Short task: Write out, word for word, every line from the one containing "const sleigh = new THREE.Group();" through the last line of the records below, both ends included.

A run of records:
__________
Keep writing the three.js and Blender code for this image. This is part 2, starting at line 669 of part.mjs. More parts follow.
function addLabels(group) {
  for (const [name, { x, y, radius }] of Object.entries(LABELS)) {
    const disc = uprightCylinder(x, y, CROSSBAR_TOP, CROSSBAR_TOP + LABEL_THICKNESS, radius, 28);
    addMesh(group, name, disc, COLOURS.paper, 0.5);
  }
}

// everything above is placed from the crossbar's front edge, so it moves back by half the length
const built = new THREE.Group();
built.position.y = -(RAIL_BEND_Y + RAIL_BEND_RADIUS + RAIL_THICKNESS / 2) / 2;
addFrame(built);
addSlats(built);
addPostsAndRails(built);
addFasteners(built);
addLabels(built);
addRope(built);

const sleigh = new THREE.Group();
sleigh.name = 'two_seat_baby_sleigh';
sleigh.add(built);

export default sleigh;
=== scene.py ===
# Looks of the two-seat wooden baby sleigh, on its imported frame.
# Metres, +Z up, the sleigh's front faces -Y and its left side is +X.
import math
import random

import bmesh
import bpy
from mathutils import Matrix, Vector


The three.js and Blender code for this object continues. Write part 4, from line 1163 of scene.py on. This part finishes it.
__________
Finished task:
const sleigh = new THREE.Group();
sleigh.name = 'two_seat_baby_sleigh';
sleigh.add(built);

export default sleigh;
=== scene.py ===
# Looks of the two-seat wooden baby sleigh, on its imported frame.
# Metres, +Z up, the sleigh's front faces -Y and its left side is +X.
import math
import random

import bmesh
import bpy
from mathutils import Matrix, Vector


The three.js and Blender code for this object continues. Write part 4, from line 1163 of scene.py on. This part finishes it.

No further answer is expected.